While some critics of the facility they call "the baby jail" were heartened by DHS's decision to appeal, others want Gov. Wolf to act more forcefully.

"How long can they stand to leave Berks open when a 7-year-old just had his second birthday in a row there still locked up?" said Erika Almiron, director of Juntos, an advocacy group that supports the incarcerated mothers who are known as Madres Berks.

"Gov. Wolf has been asked several times to issue an emergency removal order, but he refuses to do it," Almiron said. "These are women and children seeking asylum. And rather than help, we have become a nation -- Democrat and Republican alike -- that finds it easier to lock them up rather than support the families."

Wolf spokesman J.J. Abbott said the governor "believes that the center should no longer detain these families, and his administration continues to pursue the revocation of their state license.
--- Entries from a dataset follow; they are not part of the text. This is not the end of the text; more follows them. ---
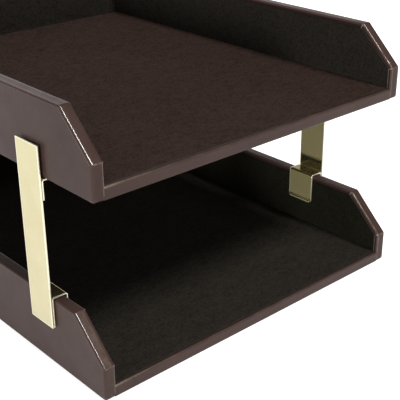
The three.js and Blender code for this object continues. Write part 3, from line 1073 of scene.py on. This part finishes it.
def light_world(level, ceiling):
    """White to the camera, and level for the light on the object.

    Reflections show a white backdrop under a dark ceiling. It is dimmer towards the left, and
    reaches higher behind the trays on the right.
    """
    world = bpy.data.worlds.new("studio")
    bpy.context.scene.world = world
    world.use_nodes = True
    n = Nodes(world.node_tree)
    n.tree.nodes.clear()
    place = n.node("ShaderNodeTexCoord").outputs["Generated"]
    x, y, z = n.node("ShaderNodeSeparateXYZ", {0: place}).outputs
    right = n.ranged(x, LEFT_END, RIGHT_START, interpolation_type="SMOOTHSTEP")
    behind = n.math("MAXIMUM", n.math("SUBTRACT", y, REAR_START), 0)
    raised = n.math("MULTIPLY", n.math("MULTIPLY", behind, REAR_RISE), right)
    height = n.math("SUBTRACT", z, raised)
    backdrop = n.ranged(height, 0, BACKDROP_FADE, 1, ceiling, interpolation_type="SMOOTHSTEP")
    dimmed = n.ranged(right, 0, 1, LEFT_SHARE, 1)
    mirrored = n.math("MULTIPLY", reflected(n), n.math("MULTIPLY", backdrop, dimmed))
    direct = n.math("MAXIMUM", seen(n), mirrored)
    diffuse = n.math("SUBTRACT", 1, n.math("MAXIMUM", seen(n), reflected(n)))
    strength = n.math("ADD", direct, n.math("MULTIPLY", diffuse, level))
    background = n.node("ShaderNodeBackground", {"Color": WHITE, "Strength": strength})
    n.node("ShaderNodeOutputWorld", {"Surface": background.outputs[0]})


def pale_floor(radius, glow, mirrored_glow):
    """A round floor that lies level under the trays and takes their shadow."""
    count = 96
    turns = [2 * math.pi * k / count for k in range(count)]
    points = [(radius * math.cos(a), radius * math.sin(a), 0) for a in turns]
    mesh = bpy.data.meshes.new("floor")
    mesh.from_pydata(points, [], [tuple(range(count))])
    floor = bpy.data.objects.new("floor", mesh)
    bpy.context.scene.collection.objects.link(floor)
    floor.location.z = -0.0001
    material = bpy.data.materials.new("floor_white")
    material.use_nodes = True
    n = Nodes(material.node_tree)
    n.tree.nodes.clear()
    direct = n.math("MULTIPLY", seen(n), glow)
    mirrored = n.math("MULTIPLY", reflected(n), mirrored_glow)
    strength = n.math("ADD", direct, mirrored)
    matte = n.node("ShaderNodeBsdfDiffuse", {"Color": FLOOR_GREY})
    shine = n.node("ShaderNodeEmission", {"Color": WHITE, "Strength": strength})
    both = n.node("ShaderNodeAddShader", {0: matte.outputs[0], 1: shine.outputs[0]})
    n.node("ShaderNodeOutputMaterial", {"Surface": both.outputs[0]})
    mesh.materials.append(material)


def sun(name, towards, strength, angle):
    """A soft distant lamp that stands in the given direction."""
    lamp = bpy.data.lights.new(name, "SUN")
    lamp.energy = strength
    lamp.angle = math.radians(angle)
    obj = bpy.data.objects.new(name, lamp)
    obj.rotation_mode = "QUATERNION"
    obj.rotation_quaternion = Vector(towards).to_track_quat("Z", "Y")
    bpy.context.scene.collection.objects.link(obj)


light_world(level=0.38, ceiling=0.05)
pale_floor(radius=9, glow=0.8, mirrored_glow=0.41)
sun("key", towards=(0.08, -0.5, 0.862), strength=2.4, angle=16)
sun("side", towards=(-0.94, -0.33, 0.087), strength=1.75, angle=10)

# The camera that fits the photo: its place in metres, and where its axes point.
CAMERA_PLACE = (-0.38423, -0.53445, 0.34135)
RIGHT = Vector((0.74554, -0.66642, -0.00738))
DOWN = Vector((-0.28731, -0.31139, -0.90581))
FORWARD = Vector((0.60135, 0.67744, -0.42363))

camera_data = bpy.data.cameras.new("camera")
camera_data.lens = 81.55
camera_data.sensor_width = 36
camera_data.sensor_fit = "HORIZONTAL"
camera = bpy.data.objects.new("camera", camera_data)
turn = Matrix((RIGHT, -DOWN, -FORWARD)).transposed()
camera.matrix_world = Matrix.Translation(CAMERA_PLACE) @ turn.to_4x4()
bpy.context.scene.collection.objects.link(camera)
bpy.context.scene.camera = camera
bpy.context.scene.view_settings.view_transform = "Standard"
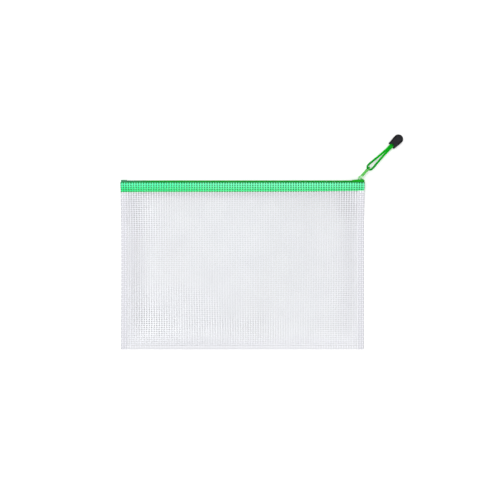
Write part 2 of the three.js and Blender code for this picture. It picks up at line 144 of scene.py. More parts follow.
def zigzag(wire, half):  # climbs from 0 to 1 and falls again, over and over
    return wire.maths("PINGPONG", half) / half


def distance(x, y, place):  # how far a shader's point lies from a place, seen from above
    across, up = x - place[0], y - place[1]
    return (across * across + up * up).maths("SQRT")


def unit(vectors, shortest=1e-12):
    return vectors / np.maximum(np.linalg.norm(vectors, axis=-1, keepdims=True), shortest)


def squared(wave, power):  # a sine or cosine that makes an oval squarer, where power is below 1
    return np.sign(wave) * abs(wave) ** power


def waves(x, y, parts, phase=1):  # plane waves, each (height, radians per metre of x, of y, start)
    return sum(height * np.sin(x * a + y * b + start * phase) for height, a, b, start in parts)


def volumeOf(points, faces):  # below 0 where the faces look inwards
    total = 0.0
    bySize = {}
    for face in faces:
        bySize.setdefault(len(face), []).append(face)
    for size, group in bySize.items():
        corners = points[np.array(group)]
        for k in range(1, size - 1):
            total += np.einsum("ij,ij->", corners[:, 0], np.cross(corners[:, k], corners[:, k + 1]))
    return total


def outwards(points, faces):
    return [face[::-1] for face in faces] if volumeOf(points, faces) < 0 else faces


def joined(parts):  # several closed shapes as one
    points, faces = [], []
    for partPoints, partFaces in parts:
        start = sum(len(p) for p in points)
        points.append(partPoints)
        faces += [[i + start for i in face] for face in outwards(partPoints, partFaces)]
    return np.vstack(points), faces


def newObject(name, data):
    made = bpy.data.objects.new(name, data)
    bpy.context.scene.collection.objects.link(made)
    return made


def addMesh(name, points, faces, shader, body, slot):
    points = np.asarray(points, float).reshape(-1, 3)
    mesh = bpy.data.meshes.new(name)
    mesh.from_pydata(points.tolist(), [], outwards(points, faces))
    mesh.update()
    mesh.materials.append(shader.material)
    mesh.shade_smooth()
    piece = newObject(name, mesh)
    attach(piece, body)
    return piece


def wallFaces(rows, columns, start=0):  # quads between rings that close on themselves
    i, j = np.meshgrid(np.arange(rows - 1), np.arange(columns), indexing="ij")
    k = (j + 1) % columns
    here, ahead = i * columns, (i + 1) * columns
    return (np.stack([here + j, here + k, ahead + k, ahead + j], -1).reshape(-1, 4) + start).tolist()


def capFaces(first, last, sides):  # one face over each end ring
    return [list(range(first + sides - 1, first - 1, -1)), list(range(last, last + sides))]


def stripFaces(start, count):  # quads over a flat ring whose second half runs back beside its first
    last = start + count - 1
    return [[start + j, start + j + 1, last - j - 1, last - j] for j in range(count // 2 - 1)]


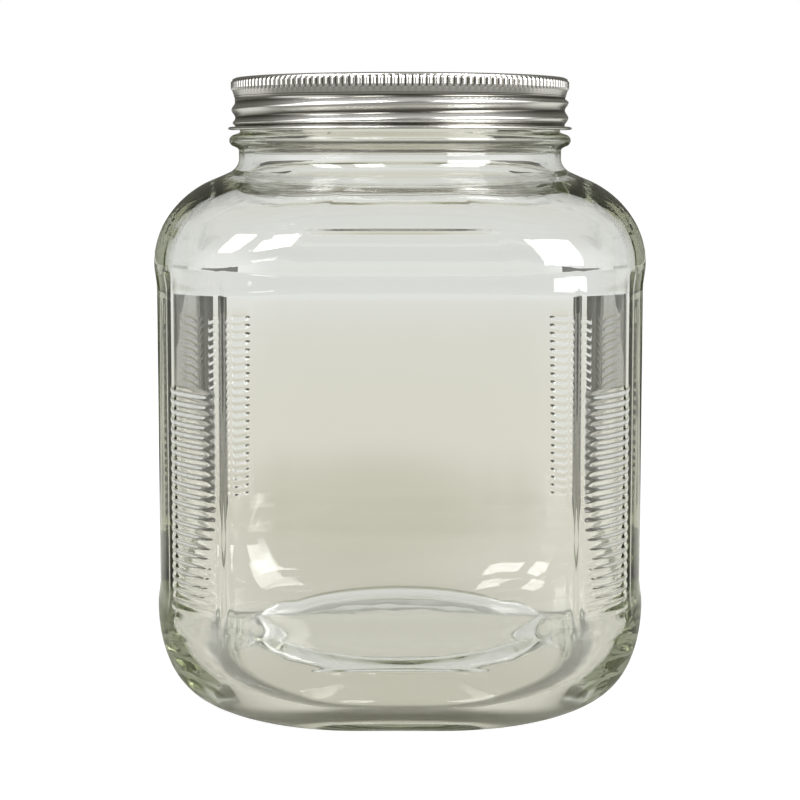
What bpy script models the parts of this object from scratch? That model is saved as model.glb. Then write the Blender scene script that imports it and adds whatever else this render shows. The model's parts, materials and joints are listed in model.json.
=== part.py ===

In the meantime, while that litigation is ongoing, DHS will continue to conduct regular inspections of the BCRC to ensure the safety and well-being of the women and children at the facility."

On Monday, members of the Pennsylvania Immigration and Citizenship Coalition, a statewide advocacy group, were in Harrisburg to lobby legislators about bills it describes as anti-immigrant. About 25 members dropped in at Wolf's office, said Philadelphia lawyer David Bennion, who has represented two families at Berks.

"The governor met with us briefly, which he had not done before," and showed he is "paying more attention to the issue," Bennion said. "But he is adamant that he is doing all he can and that he must stay detached and let the matter play out. We don't agree."